## Given exercise
Retype, exactly as written, every line from the one containing "const chord = [200, 300, 520, 380][i]" down to the one containing "depsgraph = bpy.context.evaluated_depsgraph_get()", including both, and nothing else.

## Dataset rows
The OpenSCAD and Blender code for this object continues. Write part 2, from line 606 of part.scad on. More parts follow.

==

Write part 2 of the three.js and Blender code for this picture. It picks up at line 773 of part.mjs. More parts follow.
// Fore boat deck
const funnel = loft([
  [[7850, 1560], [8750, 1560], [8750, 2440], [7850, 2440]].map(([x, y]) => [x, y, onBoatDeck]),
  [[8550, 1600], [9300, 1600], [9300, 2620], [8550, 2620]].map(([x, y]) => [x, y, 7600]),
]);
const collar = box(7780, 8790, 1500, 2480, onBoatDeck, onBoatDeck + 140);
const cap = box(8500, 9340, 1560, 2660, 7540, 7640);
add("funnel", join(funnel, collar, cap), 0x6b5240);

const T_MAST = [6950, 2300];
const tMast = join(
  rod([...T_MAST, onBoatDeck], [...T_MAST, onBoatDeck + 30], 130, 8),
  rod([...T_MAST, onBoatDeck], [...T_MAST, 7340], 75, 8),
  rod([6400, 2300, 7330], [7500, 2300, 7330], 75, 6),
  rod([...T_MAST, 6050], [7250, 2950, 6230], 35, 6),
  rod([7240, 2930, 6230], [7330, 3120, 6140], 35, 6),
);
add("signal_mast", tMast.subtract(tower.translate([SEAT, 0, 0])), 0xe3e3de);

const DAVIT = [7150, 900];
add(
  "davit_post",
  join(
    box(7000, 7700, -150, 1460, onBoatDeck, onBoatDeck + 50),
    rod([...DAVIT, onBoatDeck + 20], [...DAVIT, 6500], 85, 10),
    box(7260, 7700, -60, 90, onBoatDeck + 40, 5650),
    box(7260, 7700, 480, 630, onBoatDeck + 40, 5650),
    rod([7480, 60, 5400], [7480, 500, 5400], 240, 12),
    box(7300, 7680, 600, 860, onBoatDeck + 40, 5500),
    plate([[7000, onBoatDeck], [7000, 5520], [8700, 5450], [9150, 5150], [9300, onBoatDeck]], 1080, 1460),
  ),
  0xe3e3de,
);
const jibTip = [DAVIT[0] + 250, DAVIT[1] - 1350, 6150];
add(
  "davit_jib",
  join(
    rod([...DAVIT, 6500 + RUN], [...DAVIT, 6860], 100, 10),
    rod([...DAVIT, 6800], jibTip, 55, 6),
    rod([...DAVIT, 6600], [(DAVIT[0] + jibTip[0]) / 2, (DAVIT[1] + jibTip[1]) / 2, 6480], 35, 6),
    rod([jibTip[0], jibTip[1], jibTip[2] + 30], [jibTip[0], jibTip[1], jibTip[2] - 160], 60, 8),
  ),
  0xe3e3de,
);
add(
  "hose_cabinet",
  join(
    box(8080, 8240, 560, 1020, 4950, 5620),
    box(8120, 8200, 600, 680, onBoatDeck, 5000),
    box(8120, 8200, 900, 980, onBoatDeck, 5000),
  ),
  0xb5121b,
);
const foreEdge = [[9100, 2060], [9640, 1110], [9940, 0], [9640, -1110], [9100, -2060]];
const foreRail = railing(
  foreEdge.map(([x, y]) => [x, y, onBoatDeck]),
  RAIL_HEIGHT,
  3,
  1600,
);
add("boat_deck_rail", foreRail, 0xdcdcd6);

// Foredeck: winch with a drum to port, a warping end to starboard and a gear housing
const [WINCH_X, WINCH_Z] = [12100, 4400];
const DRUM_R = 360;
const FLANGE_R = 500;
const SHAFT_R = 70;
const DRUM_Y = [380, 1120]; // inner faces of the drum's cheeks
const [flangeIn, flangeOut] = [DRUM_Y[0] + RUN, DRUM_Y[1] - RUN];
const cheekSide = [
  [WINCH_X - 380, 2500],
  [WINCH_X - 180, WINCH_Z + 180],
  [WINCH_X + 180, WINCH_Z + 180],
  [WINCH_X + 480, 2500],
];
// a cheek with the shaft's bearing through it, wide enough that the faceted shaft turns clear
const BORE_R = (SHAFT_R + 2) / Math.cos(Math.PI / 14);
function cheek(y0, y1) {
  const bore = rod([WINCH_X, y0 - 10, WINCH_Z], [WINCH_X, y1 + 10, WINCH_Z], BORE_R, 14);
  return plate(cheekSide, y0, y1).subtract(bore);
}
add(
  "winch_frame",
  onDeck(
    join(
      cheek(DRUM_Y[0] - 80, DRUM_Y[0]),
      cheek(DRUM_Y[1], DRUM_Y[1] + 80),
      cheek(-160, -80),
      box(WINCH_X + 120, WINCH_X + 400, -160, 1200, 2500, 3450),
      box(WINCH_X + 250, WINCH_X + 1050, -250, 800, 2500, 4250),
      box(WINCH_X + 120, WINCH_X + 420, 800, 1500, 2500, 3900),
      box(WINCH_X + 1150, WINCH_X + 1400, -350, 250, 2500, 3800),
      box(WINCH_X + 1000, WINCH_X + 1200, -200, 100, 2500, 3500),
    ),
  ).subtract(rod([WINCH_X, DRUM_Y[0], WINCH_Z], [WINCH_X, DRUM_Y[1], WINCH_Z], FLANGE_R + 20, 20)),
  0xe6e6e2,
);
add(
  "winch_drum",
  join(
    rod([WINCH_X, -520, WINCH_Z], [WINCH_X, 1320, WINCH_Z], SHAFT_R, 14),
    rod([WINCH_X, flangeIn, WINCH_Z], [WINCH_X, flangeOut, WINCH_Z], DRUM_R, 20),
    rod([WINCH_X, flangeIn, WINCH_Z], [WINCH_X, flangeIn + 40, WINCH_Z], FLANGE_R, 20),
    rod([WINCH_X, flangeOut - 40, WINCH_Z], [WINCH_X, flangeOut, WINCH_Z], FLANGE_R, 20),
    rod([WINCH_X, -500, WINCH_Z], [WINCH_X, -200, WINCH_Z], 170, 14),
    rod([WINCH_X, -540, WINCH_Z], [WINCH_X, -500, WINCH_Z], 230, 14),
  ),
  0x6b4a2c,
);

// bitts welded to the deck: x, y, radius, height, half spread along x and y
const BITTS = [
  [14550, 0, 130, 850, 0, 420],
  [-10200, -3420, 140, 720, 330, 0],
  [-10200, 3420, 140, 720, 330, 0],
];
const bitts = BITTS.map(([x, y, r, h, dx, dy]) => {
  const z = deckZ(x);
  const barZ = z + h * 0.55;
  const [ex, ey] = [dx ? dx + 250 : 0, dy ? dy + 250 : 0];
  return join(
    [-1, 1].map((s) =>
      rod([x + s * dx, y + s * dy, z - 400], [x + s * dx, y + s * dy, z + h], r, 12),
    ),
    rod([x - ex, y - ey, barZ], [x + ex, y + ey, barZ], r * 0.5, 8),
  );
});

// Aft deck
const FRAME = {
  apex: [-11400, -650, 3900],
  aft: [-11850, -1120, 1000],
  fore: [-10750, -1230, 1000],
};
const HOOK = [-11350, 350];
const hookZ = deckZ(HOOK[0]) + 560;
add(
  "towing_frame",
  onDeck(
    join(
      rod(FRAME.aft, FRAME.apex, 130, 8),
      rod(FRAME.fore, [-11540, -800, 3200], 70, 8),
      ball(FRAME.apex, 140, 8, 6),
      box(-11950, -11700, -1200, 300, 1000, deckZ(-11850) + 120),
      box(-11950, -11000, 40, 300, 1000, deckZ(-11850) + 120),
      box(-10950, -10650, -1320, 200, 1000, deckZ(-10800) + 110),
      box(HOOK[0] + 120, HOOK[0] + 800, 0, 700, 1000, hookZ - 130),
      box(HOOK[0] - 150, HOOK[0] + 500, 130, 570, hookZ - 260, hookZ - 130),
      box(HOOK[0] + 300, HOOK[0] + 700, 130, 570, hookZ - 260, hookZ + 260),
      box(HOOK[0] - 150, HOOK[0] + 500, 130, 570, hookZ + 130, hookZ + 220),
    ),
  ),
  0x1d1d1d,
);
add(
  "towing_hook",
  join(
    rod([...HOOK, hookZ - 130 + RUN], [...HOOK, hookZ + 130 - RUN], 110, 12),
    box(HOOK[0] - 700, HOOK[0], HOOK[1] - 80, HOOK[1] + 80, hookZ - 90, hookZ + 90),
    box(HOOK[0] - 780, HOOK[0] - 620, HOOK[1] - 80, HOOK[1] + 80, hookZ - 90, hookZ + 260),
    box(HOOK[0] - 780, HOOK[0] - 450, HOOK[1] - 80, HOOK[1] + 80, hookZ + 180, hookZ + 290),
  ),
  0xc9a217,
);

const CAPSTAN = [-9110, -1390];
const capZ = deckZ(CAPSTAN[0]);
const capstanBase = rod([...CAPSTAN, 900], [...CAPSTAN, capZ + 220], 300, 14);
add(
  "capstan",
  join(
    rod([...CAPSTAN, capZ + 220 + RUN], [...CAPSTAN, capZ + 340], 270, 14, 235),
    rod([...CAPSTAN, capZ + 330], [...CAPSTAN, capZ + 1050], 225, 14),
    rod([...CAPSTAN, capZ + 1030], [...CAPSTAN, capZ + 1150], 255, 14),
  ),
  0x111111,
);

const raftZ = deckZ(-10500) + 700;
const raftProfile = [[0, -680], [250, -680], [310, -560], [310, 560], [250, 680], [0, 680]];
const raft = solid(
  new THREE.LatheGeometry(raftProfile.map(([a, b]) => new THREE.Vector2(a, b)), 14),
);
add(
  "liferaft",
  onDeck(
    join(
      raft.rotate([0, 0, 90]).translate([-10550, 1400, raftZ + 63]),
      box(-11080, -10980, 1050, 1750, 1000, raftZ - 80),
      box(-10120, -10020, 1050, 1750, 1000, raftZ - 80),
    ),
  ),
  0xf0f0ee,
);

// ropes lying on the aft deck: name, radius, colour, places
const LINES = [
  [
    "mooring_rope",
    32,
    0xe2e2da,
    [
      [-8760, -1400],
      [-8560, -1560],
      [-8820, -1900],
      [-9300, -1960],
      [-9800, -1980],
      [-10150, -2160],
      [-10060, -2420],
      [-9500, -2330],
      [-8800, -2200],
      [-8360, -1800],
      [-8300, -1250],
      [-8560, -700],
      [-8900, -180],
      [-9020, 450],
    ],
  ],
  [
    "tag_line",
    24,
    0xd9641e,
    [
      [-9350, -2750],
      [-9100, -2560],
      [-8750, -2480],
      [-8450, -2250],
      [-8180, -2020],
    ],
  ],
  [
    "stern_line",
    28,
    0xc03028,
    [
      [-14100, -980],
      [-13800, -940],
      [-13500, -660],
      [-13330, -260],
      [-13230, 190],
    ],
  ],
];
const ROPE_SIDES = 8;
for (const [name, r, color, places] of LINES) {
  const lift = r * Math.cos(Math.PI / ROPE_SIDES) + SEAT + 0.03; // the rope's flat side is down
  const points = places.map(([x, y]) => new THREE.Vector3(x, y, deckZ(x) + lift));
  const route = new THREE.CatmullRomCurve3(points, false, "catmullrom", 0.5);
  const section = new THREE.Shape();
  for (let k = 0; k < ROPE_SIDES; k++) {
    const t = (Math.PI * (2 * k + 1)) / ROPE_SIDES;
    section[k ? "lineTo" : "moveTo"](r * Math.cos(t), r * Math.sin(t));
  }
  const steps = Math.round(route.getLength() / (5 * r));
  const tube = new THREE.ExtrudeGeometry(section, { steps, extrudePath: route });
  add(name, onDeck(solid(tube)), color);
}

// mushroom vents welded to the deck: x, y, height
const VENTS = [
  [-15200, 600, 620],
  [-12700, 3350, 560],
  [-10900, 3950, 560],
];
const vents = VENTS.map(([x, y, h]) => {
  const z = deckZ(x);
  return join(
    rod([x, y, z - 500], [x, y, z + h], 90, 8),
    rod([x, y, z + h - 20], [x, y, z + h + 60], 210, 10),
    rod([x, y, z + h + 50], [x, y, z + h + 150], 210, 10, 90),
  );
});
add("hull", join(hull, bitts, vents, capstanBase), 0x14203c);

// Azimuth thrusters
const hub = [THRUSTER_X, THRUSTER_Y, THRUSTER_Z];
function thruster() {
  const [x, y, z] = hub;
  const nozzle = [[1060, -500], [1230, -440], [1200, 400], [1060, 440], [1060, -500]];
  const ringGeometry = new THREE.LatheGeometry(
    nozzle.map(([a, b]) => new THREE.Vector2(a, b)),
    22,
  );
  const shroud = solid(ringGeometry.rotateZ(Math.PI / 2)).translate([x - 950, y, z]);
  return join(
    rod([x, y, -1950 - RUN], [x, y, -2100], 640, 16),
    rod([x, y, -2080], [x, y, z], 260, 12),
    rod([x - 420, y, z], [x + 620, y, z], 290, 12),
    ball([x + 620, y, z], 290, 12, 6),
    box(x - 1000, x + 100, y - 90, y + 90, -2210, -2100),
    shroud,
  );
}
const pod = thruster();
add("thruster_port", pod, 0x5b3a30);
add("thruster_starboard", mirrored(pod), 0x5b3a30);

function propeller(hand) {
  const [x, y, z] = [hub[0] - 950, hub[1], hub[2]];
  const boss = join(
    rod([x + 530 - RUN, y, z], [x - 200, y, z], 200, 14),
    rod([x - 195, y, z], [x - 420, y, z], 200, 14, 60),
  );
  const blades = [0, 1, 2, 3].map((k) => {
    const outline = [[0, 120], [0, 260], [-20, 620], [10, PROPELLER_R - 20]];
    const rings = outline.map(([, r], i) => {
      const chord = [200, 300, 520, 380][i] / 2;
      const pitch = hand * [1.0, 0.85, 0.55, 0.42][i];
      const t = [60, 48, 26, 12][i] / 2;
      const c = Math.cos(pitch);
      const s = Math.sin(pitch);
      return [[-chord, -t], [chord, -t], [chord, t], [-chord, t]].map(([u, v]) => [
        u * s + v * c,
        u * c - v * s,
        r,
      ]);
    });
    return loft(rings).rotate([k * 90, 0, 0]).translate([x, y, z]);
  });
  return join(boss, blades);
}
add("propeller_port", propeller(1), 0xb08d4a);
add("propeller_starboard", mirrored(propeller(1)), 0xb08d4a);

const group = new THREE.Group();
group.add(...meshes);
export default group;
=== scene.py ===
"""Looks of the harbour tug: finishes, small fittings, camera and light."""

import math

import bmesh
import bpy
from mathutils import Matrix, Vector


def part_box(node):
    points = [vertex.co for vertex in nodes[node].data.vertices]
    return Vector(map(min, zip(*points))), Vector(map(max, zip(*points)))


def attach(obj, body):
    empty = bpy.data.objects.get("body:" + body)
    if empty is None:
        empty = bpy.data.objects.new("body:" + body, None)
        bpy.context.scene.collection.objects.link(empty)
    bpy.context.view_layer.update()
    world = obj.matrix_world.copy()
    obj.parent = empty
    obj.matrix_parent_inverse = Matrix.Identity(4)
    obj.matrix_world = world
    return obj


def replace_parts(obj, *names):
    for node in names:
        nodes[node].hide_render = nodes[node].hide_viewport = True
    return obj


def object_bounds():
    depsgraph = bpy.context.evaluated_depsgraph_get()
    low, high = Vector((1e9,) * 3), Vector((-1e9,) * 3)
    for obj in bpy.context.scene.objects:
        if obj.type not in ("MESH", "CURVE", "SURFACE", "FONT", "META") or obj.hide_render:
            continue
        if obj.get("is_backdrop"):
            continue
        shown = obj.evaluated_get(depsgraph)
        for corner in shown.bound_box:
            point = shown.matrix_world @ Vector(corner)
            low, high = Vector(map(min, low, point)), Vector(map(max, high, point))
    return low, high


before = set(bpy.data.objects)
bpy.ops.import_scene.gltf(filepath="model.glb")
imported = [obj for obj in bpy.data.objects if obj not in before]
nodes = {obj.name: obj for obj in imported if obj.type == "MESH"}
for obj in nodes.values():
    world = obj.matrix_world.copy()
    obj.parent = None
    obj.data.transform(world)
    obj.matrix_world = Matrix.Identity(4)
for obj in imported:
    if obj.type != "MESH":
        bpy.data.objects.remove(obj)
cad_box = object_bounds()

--

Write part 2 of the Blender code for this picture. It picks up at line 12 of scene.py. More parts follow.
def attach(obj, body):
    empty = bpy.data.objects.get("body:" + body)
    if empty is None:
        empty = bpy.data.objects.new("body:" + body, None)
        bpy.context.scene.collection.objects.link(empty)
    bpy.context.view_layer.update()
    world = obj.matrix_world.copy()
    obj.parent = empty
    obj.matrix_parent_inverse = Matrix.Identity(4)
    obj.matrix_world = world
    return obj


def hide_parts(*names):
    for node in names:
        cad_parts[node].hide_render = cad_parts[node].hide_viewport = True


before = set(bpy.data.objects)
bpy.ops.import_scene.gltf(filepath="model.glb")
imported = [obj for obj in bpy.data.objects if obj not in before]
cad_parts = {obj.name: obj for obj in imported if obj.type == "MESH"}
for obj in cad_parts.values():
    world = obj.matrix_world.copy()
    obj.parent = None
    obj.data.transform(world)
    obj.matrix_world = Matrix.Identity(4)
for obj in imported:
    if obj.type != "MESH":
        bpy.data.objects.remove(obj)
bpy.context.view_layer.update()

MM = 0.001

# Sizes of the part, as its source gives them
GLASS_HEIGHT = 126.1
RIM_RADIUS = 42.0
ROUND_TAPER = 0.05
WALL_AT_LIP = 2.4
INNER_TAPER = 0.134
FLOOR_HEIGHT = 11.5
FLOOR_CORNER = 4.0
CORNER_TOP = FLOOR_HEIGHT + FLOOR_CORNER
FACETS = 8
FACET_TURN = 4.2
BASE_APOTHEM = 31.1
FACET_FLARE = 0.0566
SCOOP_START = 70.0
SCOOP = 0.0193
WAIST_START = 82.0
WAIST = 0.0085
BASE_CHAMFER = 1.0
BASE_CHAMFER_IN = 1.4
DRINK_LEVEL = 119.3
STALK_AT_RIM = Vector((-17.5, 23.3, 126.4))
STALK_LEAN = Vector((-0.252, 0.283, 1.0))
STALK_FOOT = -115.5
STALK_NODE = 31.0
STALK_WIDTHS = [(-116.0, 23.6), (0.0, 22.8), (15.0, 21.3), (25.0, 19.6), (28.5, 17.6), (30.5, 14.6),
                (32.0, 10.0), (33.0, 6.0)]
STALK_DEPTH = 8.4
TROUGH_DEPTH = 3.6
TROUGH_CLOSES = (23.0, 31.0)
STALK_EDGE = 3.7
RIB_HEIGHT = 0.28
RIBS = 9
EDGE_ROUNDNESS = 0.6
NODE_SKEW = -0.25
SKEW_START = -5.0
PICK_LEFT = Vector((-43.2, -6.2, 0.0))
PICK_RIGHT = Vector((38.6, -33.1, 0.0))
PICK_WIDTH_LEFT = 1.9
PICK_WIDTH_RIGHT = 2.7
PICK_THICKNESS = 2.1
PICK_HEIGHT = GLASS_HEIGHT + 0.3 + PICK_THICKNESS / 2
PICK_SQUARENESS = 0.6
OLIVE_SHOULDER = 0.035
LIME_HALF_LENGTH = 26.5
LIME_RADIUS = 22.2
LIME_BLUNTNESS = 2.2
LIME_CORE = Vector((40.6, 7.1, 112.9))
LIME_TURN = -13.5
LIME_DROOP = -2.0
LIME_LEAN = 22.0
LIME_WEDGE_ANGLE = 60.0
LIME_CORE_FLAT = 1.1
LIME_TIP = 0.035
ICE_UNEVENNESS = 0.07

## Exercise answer
      const chord = [200, 300, 520, 380][i] / 2;
      const pitch = hand * [1.0, 0.85, 0.55, 0.42][i];
      const t = [60, 48, 26, 12][i] / 2;
      const c = Math.cos(pitch);
      const s = Math.sin(pitch);
      return [[-chord, -t], [chord, -t], [chord, t], [-chord, t]].map(([u, v]) => [
        u * s + v * c,
        u * c - v * s,
        r,
      ]);
    });
    return loft(rings).rotate([k * 90, 0, 0]).translate([x, y, z]);
  });
  return join(boss, blades);
}
add("propeller_port", propeller(1), 0xb08d4a);
add("propeller_starboard", mirrored(propeller(1)), 0xb08d4a);

const group = new THREE.Group();
group.add(...meshes);
export default group;
=== scene.py ===
"""Looks of the harbour tug: finishes, small fittings, camera and light."""

import math

import bmesh
import bpy
from mathutils import Matrix, Vector


def part_box(node):
    points = [vertex.co for vertex in nodes[node].data.vertices]
    return Vector(map(min, zip(*points))), Vector(map(max, zip(*points)))


def attach(obj, body):
    empty = bpy.data.objects.get("body:" + body)
    if empty is None:
        empty = bpy.data.objects.new("body:" + body, None)
        bpy.context.scene.collection.objects.link(empty)
    bpy.context.view_layer.update()
    world = obj.matrix_world.copy()
    obj.parent = empty
    obj.matrix_parent_inverse = Matrix.Identity(4)
    obj.matrix_world = world
    return obj


def replace_parts(obj, *names):
    for node in names:
        nodes[node].hide_render = nodes[node].hide_viewport = True
    return obj


def object_bounds():
    depsgraph = bpy.context.evaluated_depsgraph_get()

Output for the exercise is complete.